As I approached the lap lanes, I watched this stranger race one of the girls to the other end of the pool. I then asked my girls if he was a friend’s father. No, they replied, we don’t know who he is. Why was he in their lane? (We don’t know.) Who was he? (We don’t know.) Had he asked to swim with them? (No, Mom!) And why did he need to be in a lane with three 11-year-old girls and a younger sister?!

I sat down at one end of the lap lane, watched the girls, and tried to establish eye contact with this stranger. He didn’t meet my steady gaze, but he did get out of the pool and walk to another area. I talked to the girls to establish what had happened, and I came away quite confused. No one knew who he was, and he hadn’t asked to swim in their lane.

I thought things were okay so I returned to my chair and continued to watch. Within five minutes, the stranger was back. In the girls’ lap lane again. Unfortunately there was no pool manager to contact, and I didn’t want to leave the girls. Instead I got in at one end of the lane again and specifically told the girls not to talk to him or to swim next to him. Except that one girl had already given him her name, age, and school. Again I stayed with them until he saw me and left the lane. At that point I found one of the girl’s mothers and shared my concerns. She kept an eye on the creepy stranger, and I watched over the girls for the rest of our visit.

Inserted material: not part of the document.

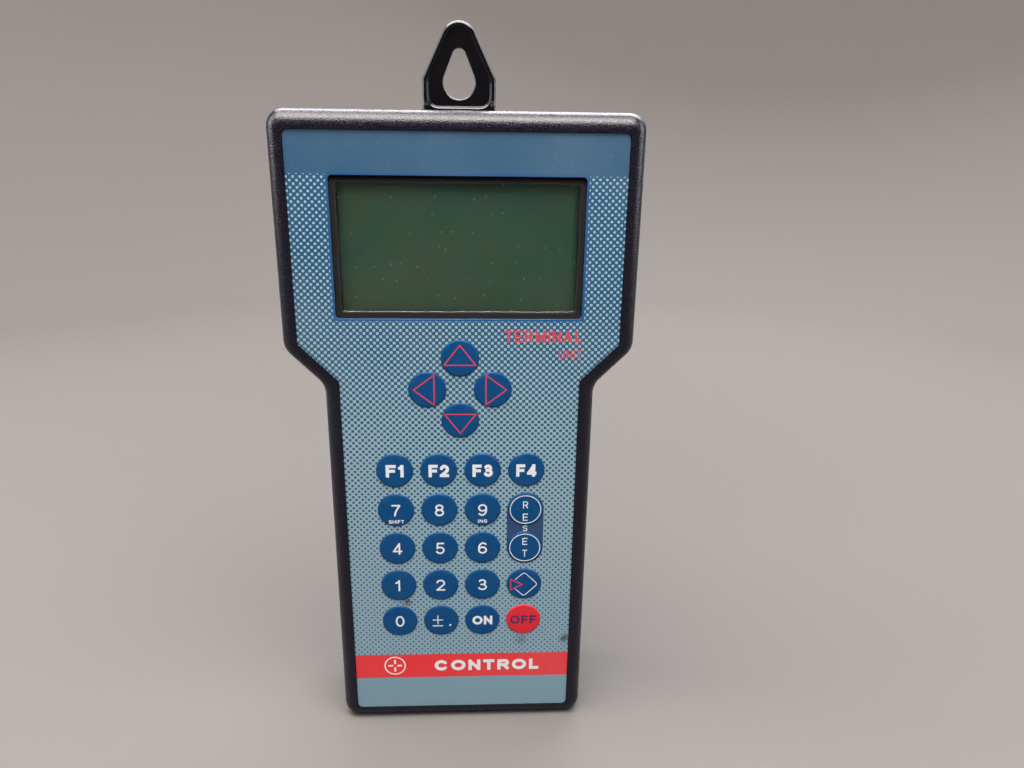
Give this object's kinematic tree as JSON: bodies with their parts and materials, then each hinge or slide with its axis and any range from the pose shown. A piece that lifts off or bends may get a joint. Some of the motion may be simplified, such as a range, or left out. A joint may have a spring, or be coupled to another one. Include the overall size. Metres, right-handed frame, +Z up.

Later after we returned home, I phoned another mother to let her know what had happened in case her daughter mentioned the incident. She was livid at the man’s boldness, thanked me for calling her, and headed to the pool herself. Within 24 hours, we were both giving statements to a deputy sheriff and trying to identify the creep.

The parts that I’ve left out are the conversations we had with our daughters in those 24 hours. While I instinctually knew something was amiss at the pool, I didn’t know what it was specifically. Call it a mother’s intuition or the Holy Spirit’s prompting. It was what the girls told us, what this pervert told the girls, what other lifeguards had noticed, and that he had tried something similar earlier this summer. (Sorry. I just can’t think of anything nicer to call him than creep or pervert.)

No crime was actually committed, but this 34-year-old man thought it was acceptable to join a bunch of pre-teen children for a swim without asking their parents; he also thought it was okay to bump into them as they swam.

What happened wasn’t okay with me or Ryan. Or the pool manager. Or the other parents. The girls know that they aren’t at fault, and they also know that it’s never rude to walk away from an adult who asks for their personal information. We brainstormed a list of safe adults that they can ask for help, and we were very specific when we explained to G why we were so concerned.

I’m angry, and so is Ryan. We work hard to protect our girls, but we’ve also taken specific steps to allow them some independence from our constant supervision. We can’t simply lock them up until they’re all 18 years old, and I’m angry that one of the safe places we enjoy visiting is no longer safe.